| WHAT TO PRODUCE |
Would you print the material exactly, starting at its first line and ending at the line holding "centre_rail_gap = 3.0"?

═══ DATASET SECTION ═══

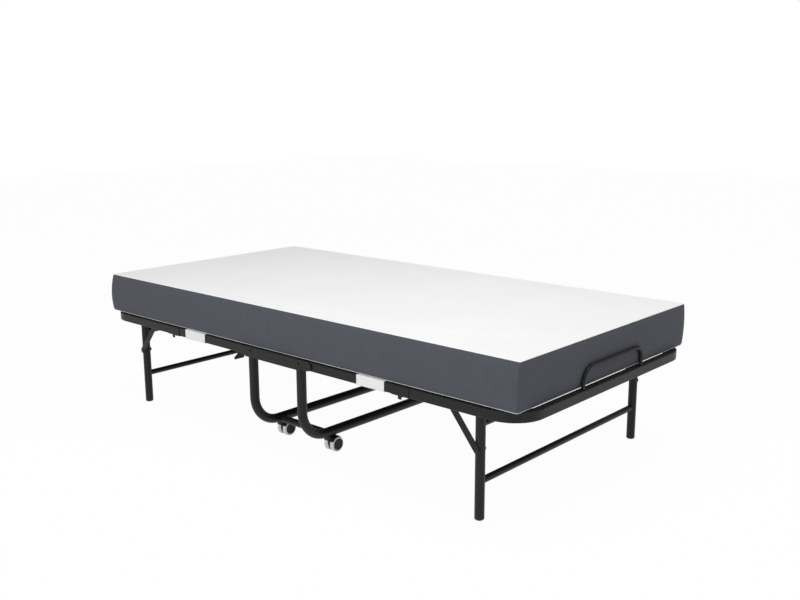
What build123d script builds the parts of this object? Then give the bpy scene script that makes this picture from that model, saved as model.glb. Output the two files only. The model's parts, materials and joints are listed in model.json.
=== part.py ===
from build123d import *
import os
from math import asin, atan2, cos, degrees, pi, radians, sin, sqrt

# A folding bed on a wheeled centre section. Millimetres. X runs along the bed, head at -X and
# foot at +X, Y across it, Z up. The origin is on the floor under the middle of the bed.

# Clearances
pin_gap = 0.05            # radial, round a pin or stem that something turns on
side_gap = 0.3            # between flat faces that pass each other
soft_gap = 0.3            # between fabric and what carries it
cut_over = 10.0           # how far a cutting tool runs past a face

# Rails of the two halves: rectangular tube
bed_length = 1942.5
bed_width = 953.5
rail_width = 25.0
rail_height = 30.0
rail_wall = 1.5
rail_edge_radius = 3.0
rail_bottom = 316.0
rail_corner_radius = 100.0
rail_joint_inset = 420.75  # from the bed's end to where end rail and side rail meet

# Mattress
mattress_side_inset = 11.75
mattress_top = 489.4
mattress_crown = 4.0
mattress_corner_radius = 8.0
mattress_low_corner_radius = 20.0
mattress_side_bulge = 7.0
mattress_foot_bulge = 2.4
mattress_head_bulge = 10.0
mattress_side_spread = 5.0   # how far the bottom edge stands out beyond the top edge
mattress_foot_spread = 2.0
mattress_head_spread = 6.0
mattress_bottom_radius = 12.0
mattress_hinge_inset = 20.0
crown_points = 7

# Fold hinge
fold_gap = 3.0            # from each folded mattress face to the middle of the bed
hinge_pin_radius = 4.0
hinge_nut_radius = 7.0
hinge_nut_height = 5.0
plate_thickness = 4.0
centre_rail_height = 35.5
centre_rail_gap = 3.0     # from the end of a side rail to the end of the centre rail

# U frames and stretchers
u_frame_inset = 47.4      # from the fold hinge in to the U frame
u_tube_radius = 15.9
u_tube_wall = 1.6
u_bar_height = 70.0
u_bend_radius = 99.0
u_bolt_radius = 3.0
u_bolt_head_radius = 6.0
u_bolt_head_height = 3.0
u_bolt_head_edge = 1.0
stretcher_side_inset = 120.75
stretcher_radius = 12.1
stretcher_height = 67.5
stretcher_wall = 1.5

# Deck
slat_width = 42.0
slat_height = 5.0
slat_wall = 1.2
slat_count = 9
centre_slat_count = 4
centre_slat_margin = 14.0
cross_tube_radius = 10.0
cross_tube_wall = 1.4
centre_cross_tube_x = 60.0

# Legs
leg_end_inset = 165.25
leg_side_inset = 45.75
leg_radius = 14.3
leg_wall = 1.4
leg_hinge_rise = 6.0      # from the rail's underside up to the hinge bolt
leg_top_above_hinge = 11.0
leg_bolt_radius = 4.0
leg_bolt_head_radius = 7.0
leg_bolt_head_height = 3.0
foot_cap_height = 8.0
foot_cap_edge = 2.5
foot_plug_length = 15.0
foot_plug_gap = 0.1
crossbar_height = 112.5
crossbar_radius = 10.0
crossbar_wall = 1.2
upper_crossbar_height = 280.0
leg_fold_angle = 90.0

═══

| ANSWER BELOW |
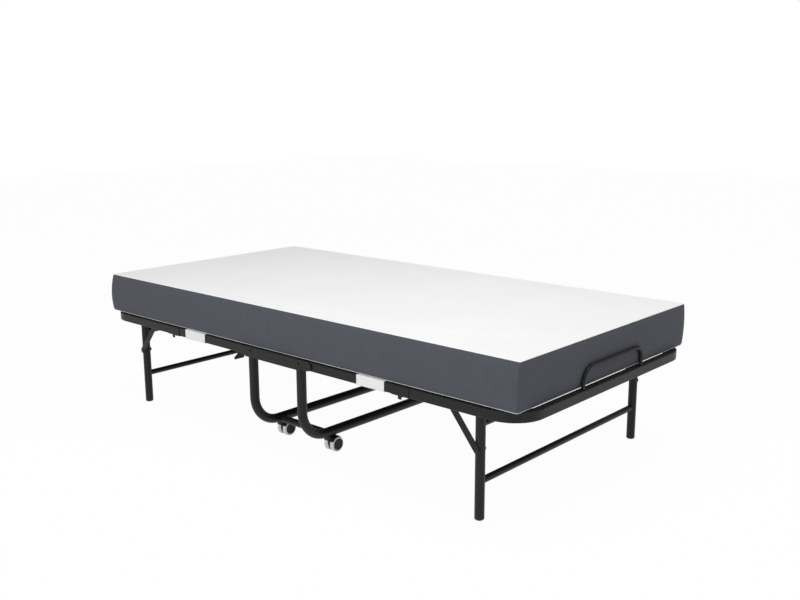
What build123d script builds the parts of this object? Then give the bpy scene script that makes this picture from that model, saved as model.glb. Output the two files only. The model's parts, materials and joints are listed in model.json.
=== part.py ===
from build123d import *
import os
from math import asin, atan2, cos, degrees, pi, radians, sin, sqrt

# A folding bed on a wheeled centre section. Millimetres. X runs along the bed, head at -X and
# foot at +X, Y across it, Z up. The origin is on the floor under the middle of the bed.

# Clearances
pin_gap = 0.05            # radial, round a pin or stem that something turns on
side_gap = 0.3            # between flat faces that pass each other
soft_gap = 0.3            # between fabric and what carries it
cut_over = 10.0           # how far a cutting tool runs past a face

# Rails of the two halves: rectangular tube
bed_length = 1942.5
bed_width = 953.5
rail_width = 25.0
rail_height = 30.0
rail_wall = 1.5
rail_edge_radius = 3.0
rail_bottom = 316.0
rail_corner_radius = 100.0
rail_joint_inset = 420.75  # from the bed's end to where end rail and side rail meet

# Mattress
mattress_side_inset = 11.75
mattress_top = 489.4
mattress_crown = 4.0
mattress_corner_radius = 8.0
mattress_low_corner_radius = 20.0
mattress_side_bulge = 7.0
mattress_foot_bulge = 2.4
mattress_head_bulge = 10.0
mattress_side_spread = 5.0   # how far the bottom edge stands out beyond the top edge
mattress_foot_spread = 2.0
mattress_head_spread = 6.0
mattress_bottom_radius = 12.0
mattress_hinge_inset = 20.0
crown_points = 7

# Fold hinge
fold_gap = 3.0            # from each folded mattress face to the middle of the bed
hinge_pin_radius = 4.0
hinge_nut_radius = 7.0
hinge_nut_height = 5.0
plate_thickness = 4.0
centre_rail_height = 35.5
centre_rail_gap = 3.0     # from the end of a side rail to the end of the centre rail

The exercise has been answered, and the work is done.